• EXERCISE:
Print out the material that follows word for word.
________________
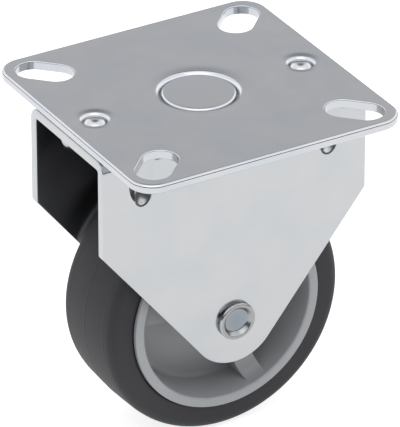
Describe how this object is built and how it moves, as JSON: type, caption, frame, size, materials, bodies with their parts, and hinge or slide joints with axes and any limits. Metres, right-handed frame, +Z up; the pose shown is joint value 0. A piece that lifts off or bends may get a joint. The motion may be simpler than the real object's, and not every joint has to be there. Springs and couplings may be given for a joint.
{
  "type": "fixed castor",
  "caption": "Fixed castor: square slotted top plate, folded steel fork, and a plastic wheel with a soft tyre that turns on a riveted axle.",
  "frame": {"origin": "centre of the top plate's upper face", "axes": "+X the rolling direction, +Y along the axle, +Z up, out of the plate's upper face"},
  "size_m": [0.0556, 0.0556, 0.0667],
  "materials": {
    "plate_zinc": "bright zinc plating, satin",
    "fork_zinc": "bright zinc plating, satin",
    "rivet_steel": "bright zinc plating, polished",
    "hub_plastic": "light grey moulded plastic",
    "tyre_rubber": "dark grey soft tread"
  },
  "bodies": {
    "bracket": {"mounting_plate": "plate_zinc", "fork": "fork_zinc", "axle_rivet": "rivet_steel", "axle_tube": "rivet_steel"},
    "wheel": {"wheel_hub": "hub_plastic", "tyre": "tyre_rubber"}
  },
  "joints": [
    {"name": "wheel_spin", "type": "hinge", "parent": "bracket", "child": "wheel", "pos_m": [0, 0, -0.04175], "axis": [0, 1, 0], "continuous": true}
  ]
}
________________
• ANSWER FOR THE TASK:
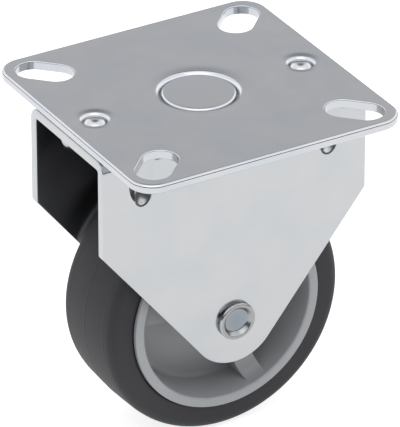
Describe how this object is built and how it moves, as JSON: type, caption, frame, size, materials, bodies with their parts, and hinge or slide joints with axes and any limits. Metres, right-handed frame, +Z up; the pose shown is joint value 0. A piece that lifts off or bends may get a joint. The motion may be simpler than the real object's, and not every joint has to be there. Springs and couplings may be given for a joint.
{
  "type": "fixed castor",
  "caption": "Fixed castor: square slotted top plate, folded steel fork, and a plastic wheel with a soft tyre that turns on a riveted axle.",
  "frame": {"origin": "centre of the top plate's upper face", "axes": "+X the rolling direction, +Y along the axle, +Z up, out of the plate's upper face"},
  "size_m": [0.0556, 0.0556, 0.0667],
  "materials": {
    "plate_zinc": "bright zinc plating, satin",
    "fork_zinc": "bright zinc plating, satin",
    "rivet_steel": "bright zinc plating, polished",
    "hub_plastic": "light grey moulded plastic",
    "tyre_rubber": "dark grey soft tread"
  },
  "bodies": {
    "bracket": {"mounting_plate": "plate_zinc", "fork": "fork_zinc", "axle_rivet": "rivet_steel", "axle_tube": "rivet_steel"},
    "wheel": {"wheel_hub": "hub_plastic", "tyre": "tyre_rubber"}
  },
  "joints": [
    {"name": "wheel_spin", "type": "hinge", "parent": "bracket", "child": "wheel", "pos_m": [0, 0, -0.04175], "axis": [0, 1, 0], "continuous": true}
  ]
}